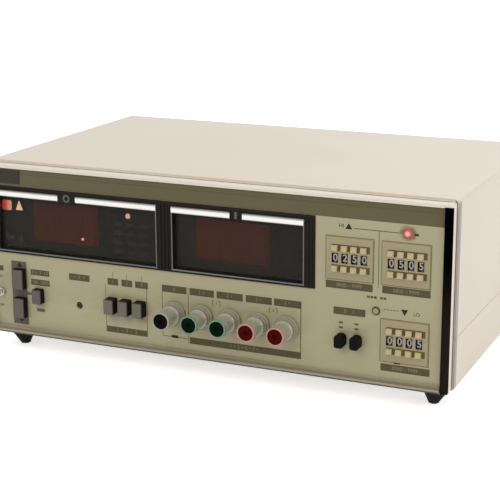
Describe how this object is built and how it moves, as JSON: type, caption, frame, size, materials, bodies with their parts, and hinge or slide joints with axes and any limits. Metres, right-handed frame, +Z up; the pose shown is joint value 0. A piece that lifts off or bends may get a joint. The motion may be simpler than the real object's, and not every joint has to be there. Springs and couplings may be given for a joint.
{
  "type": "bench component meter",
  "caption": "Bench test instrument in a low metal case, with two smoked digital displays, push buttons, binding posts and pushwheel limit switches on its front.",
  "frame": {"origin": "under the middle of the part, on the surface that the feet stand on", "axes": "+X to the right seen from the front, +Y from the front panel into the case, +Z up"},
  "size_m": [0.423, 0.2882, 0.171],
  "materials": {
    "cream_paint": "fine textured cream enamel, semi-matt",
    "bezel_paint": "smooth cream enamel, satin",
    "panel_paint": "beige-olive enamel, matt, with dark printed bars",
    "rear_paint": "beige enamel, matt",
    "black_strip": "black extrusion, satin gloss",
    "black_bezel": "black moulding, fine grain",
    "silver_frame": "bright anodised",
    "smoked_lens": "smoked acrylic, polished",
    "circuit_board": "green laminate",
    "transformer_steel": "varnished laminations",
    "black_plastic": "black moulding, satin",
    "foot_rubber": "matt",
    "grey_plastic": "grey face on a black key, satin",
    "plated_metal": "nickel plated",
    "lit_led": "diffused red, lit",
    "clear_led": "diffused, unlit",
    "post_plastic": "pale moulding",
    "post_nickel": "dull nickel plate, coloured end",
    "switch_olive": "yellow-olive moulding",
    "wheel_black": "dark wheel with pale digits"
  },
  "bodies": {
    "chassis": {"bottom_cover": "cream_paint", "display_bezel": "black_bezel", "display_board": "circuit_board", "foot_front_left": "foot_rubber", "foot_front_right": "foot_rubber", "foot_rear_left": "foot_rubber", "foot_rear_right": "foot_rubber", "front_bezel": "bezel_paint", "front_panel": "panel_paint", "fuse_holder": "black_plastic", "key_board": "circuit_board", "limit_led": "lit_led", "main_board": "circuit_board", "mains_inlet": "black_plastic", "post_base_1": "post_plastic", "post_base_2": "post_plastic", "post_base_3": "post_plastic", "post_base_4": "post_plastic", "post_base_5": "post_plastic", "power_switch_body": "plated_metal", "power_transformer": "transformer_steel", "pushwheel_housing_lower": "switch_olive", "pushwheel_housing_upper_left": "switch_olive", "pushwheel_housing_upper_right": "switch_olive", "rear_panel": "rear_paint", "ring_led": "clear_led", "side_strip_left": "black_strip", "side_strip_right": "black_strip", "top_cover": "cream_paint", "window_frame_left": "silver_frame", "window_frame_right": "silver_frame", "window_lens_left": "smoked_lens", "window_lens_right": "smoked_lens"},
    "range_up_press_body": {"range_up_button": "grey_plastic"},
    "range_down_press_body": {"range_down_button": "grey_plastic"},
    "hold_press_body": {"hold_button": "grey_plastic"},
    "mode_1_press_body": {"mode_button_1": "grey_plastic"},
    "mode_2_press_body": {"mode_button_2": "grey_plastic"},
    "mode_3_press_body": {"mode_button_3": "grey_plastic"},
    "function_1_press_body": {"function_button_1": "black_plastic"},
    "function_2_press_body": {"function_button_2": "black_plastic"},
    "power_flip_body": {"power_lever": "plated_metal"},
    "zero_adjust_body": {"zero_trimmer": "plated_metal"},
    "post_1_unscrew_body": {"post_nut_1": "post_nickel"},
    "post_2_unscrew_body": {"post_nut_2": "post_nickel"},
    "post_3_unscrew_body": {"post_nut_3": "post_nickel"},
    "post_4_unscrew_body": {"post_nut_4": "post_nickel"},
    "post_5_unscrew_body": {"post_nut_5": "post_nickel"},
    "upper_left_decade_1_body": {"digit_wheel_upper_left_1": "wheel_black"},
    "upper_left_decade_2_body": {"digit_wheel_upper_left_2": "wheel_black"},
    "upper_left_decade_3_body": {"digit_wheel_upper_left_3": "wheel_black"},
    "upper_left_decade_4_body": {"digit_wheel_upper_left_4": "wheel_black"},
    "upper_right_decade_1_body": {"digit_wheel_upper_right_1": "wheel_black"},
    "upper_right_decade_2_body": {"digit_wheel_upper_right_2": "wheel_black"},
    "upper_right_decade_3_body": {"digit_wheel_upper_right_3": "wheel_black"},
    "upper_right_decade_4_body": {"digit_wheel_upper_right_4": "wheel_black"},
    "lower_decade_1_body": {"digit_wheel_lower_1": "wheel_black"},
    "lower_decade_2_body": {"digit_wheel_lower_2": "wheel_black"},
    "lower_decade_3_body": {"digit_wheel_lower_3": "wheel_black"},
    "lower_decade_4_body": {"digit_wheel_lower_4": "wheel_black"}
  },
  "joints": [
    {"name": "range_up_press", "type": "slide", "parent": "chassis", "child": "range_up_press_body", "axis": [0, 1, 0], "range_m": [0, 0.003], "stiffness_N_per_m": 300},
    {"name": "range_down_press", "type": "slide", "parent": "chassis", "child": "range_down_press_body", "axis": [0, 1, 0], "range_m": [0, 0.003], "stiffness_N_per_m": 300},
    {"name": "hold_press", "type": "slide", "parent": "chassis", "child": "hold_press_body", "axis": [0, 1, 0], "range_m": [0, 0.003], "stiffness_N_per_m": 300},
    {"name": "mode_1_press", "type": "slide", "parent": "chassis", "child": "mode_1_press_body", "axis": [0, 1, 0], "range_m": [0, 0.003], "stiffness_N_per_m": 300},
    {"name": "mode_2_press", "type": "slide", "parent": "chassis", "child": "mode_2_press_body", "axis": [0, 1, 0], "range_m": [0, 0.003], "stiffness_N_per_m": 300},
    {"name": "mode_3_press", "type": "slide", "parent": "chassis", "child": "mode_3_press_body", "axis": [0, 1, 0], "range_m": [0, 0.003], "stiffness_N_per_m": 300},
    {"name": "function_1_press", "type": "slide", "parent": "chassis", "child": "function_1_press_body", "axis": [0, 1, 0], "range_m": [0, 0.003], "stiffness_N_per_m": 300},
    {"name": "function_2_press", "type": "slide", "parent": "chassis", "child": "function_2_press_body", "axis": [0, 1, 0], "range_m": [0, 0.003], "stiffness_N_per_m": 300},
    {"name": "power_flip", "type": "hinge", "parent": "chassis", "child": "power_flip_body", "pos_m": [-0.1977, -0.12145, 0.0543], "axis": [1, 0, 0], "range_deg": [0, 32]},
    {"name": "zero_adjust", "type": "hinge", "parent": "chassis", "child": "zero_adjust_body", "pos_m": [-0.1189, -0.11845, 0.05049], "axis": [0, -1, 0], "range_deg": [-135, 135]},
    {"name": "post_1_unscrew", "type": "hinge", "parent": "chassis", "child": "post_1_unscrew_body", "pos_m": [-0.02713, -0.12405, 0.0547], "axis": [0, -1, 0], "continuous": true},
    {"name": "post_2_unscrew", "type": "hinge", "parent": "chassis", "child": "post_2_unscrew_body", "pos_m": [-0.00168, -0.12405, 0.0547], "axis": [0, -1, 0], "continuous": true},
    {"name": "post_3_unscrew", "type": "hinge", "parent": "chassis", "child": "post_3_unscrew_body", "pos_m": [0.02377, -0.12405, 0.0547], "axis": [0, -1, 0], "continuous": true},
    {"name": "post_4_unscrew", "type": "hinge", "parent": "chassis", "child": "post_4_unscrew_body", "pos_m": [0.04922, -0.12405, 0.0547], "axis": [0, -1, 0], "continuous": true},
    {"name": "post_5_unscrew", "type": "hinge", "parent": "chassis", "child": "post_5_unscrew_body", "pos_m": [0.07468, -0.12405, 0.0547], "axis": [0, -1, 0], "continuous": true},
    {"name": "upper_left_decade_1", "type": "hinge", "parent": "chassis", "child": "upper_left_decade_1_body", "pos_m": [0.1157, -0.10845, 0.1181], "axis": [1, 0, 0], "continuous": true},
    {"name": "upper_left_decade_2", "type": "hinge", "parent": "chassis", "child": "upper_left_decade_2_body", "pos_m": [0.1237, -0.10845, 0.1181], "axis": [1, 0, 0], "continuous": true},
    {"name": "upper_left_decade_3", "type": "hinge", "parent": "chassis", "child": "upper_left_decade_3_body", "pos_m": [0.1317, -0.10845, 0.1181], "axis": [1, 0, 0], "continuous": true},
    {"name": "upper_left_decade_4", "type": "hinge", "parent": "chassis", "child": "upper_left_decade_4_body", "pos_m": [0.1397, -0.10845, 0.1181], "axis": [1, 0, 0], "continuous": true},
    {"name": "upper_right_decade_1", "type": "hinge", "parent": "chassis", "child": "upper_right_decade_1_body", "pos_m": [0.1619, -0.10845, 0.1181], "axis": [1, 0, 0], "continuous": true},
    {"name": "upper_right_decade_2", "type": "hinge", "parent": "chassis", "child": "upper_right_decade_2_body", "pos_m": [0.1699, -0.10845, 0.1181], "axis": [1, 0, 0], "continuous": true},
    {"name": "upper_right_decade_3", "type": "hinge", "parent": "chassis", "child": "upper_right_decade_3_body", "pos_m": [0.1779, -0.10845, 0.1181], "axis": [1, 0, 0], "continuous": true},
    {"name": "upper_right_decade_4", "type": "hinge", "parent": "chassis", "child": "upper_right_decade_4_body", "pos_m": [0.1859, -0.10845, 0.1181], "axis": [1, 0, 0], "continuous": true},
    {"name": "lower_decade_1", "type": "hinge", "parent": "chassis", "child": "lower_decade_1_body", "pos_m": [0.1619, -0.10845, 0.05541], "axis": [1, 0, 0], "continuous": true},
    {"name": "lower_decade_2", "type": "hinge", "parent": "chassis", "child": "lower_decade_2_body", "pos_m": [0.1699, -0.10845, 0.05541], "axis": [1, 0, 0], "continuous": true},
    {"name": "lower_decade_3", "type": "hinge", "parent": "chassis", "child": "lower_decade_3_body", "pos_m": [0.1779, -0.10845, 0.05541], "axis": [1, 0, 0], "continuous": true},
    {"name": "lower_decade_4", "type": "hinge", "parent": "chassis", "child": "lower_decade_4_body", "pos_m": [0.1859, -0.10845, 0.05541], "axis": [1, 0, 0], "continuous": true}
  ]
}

*What is needed*
Extract, from the material above, each line holding the word "materials".

*Result of the exercise*
Describe how this object is built and how it moves, as JSON: type, caption, frame, size, materials, bodies with their parts, and hinge or slide joints with axes and any limits. Metres, right-handed frame, +Z up; the pose shown is joint value 0. A piece that lifts off or bends may get a joint. The motion may be simpler than the real object's, and not every joint has to be there. Springs and couplings may be given for a joint.
  "materials": {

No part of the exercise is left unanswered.